WRITTEN INSTRUCTION -
Return the lines where the word "More" occurs.

DATA LISTING -
--

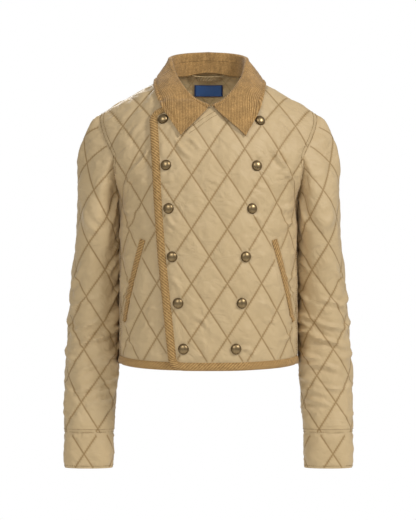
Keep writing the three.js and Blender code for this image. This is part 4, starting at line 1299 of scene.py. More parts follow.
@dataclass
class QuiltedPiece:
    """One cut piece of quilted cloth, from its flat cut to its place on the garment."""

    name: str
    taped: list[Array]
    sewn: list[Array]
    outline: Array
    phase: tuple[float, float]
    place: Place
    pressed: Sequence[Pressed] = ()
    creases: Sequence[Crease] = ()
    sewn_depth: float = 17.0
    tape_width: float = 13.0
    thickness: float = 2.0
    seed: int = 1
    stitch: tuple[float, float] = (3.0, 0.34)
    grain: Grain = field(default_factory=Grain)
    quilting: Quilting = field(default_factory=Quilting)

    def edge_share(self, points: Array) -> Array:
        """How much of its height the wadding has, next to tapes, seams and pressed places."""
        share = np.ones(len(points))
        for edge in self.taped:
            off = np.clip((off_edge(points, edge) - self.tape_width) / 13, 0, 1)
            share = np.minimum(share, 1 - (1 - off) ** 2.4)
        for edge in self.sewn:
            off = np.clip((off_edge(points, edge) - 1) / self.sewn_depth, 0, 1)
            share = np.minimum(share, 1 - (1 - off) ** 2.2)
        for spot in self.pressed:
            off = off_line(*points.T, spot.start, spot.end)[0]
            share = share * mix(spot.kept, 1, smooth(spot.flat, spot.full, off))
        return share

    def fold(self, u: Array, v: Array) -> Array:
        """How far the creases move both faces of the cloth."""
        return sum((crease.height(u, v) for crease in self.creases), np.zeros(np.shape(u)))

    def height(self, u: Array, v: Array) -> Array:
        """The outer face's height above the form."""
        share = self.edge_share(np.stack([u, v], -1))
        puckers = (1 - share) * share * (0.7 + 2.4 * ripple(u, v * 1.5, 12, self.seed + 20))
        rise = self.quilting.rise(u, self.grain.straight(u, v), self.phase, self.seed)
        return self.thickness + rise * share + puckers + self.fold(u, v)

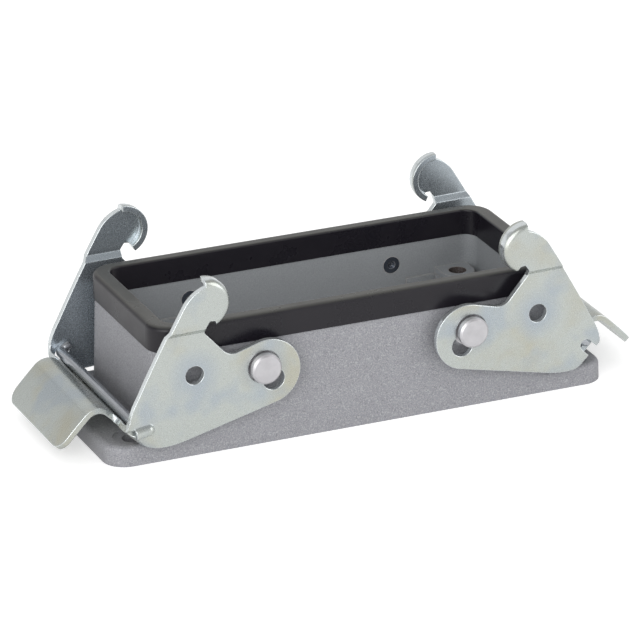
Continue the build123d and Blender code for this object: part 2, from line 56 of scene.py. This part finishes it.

--

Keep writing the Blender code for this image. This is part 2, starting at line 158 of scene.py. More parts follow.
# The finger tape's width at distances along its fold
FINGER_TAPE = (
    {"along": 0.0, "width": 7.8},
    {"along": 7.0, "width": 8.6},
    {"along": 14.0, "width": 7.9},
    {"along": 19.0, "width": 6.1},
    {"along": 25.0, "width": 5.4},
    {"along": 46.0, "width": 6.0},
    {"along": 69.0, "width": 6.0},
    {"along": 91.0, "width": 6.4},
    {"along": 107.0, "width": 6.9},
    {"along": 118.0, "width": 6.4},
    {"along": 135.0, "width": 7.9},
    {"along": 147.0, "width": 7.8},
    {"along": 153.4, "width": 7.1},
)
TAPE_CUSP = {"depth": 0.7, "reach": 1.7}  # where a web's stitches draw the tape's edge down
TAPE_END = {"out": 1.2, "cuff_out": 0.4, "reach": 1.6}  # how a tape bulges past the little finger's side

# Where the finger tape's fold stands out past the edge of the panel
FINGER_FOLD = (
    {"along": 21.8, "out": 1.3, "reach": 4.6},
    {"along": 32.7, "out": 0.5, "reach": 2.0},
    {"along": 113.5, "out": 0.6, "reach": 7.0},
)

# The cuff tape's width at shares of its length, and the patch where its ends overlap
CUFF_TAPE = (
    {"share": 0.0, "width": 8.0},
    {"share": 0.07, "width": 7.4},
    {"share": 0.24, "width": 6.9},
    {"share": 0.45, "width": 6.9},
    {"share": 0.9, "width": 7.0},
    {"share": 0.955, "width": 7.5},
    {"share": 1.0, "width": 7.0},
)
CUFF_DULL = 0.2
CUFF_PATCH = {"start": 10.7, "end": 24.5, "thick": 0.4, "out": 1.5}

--

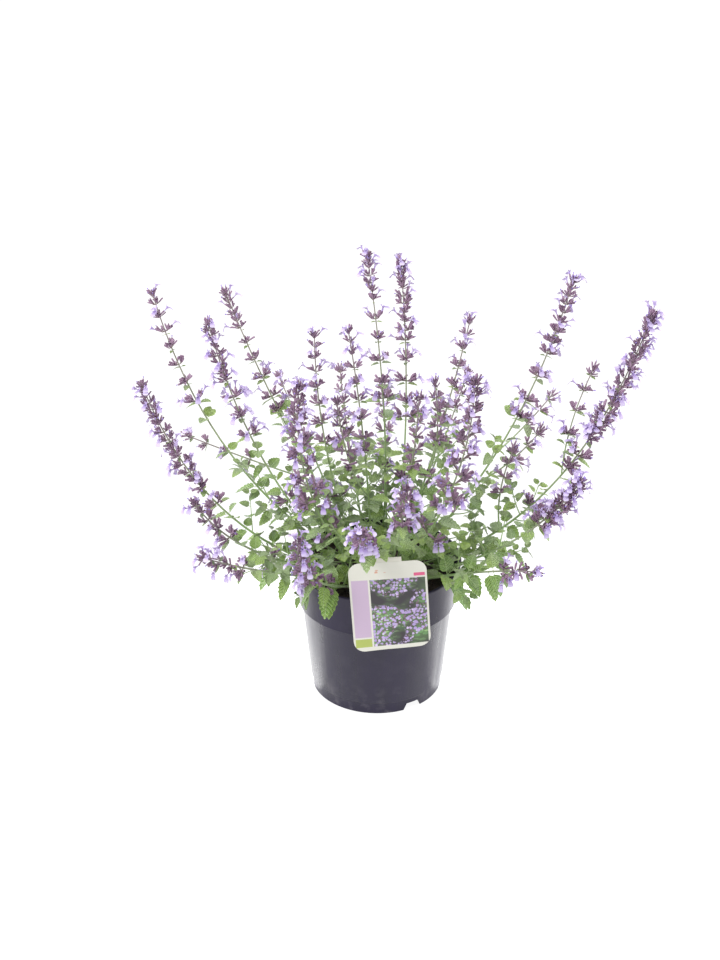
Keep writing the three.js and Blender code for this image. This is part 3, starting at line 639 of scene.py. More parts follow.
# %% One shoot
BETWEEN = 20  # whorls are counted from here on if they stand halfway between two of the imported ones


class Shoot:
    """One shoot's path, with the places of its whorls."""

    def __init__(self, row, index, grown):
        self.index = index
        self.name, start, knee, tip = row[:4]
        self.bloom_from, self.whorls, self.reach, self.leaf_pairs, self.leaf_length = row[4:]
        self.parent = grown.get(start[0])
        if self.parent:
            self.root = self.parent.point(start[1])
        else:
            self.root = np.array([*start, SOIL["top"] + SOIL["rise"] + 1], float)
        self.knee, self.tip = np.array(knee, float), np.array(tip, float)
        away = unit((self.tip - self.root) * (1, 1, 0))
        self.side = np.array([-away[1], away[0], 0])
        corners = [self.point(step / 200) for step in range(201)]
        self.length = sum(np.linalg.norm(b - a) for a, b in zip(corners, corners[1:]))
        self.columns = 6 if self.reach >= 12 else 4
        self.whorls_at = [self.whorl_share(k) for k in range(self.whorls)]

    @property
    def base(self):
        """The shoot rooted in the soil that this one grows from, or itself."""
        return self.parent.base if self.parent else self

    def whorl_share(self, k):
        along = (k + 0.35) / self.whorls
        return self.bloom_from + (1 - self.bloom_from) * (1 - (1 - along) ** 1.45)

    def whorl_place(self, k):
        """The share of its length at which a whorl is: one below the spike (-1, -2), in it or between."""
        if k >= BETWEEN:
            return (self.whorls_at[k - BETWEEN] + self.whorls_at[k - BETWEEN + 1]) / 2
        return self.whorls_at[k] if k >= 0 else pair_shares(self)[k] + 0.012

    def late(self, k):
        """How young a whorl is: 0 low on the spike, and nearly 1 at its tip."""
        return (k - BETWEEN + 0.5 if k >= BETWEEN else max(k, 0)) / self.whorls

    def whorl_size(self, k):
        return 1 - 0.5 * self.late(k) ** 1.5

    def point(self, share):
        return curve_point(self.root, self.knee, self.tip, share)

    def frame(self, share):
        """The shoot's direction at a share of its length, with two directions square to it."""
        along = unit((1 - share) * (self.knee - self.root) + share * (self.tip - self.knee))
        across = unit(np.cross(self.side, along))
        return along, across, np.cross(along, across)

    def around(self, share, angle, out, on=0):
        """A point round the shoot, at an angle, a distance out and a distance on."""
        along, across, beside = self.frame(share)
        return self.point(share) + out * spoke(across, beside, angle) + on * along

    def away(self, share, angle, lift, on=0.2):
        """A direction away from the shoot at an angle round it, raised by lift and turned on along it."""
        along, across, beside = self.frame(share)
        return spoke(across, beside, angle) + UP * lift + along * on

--

FINISHED ANSWER -
Keep writing the three.js and Blender code for this image. This is part 4, starting at line 1299 of scene.py. More parts follow.
Keep writing the Blender code for this image. This is part 2, starting at line 158 of scene.py. More parts follow.
Keep writing the three.js and Blender code for this image. This is part 3, starting at line 639 of scene.py. More parts follow.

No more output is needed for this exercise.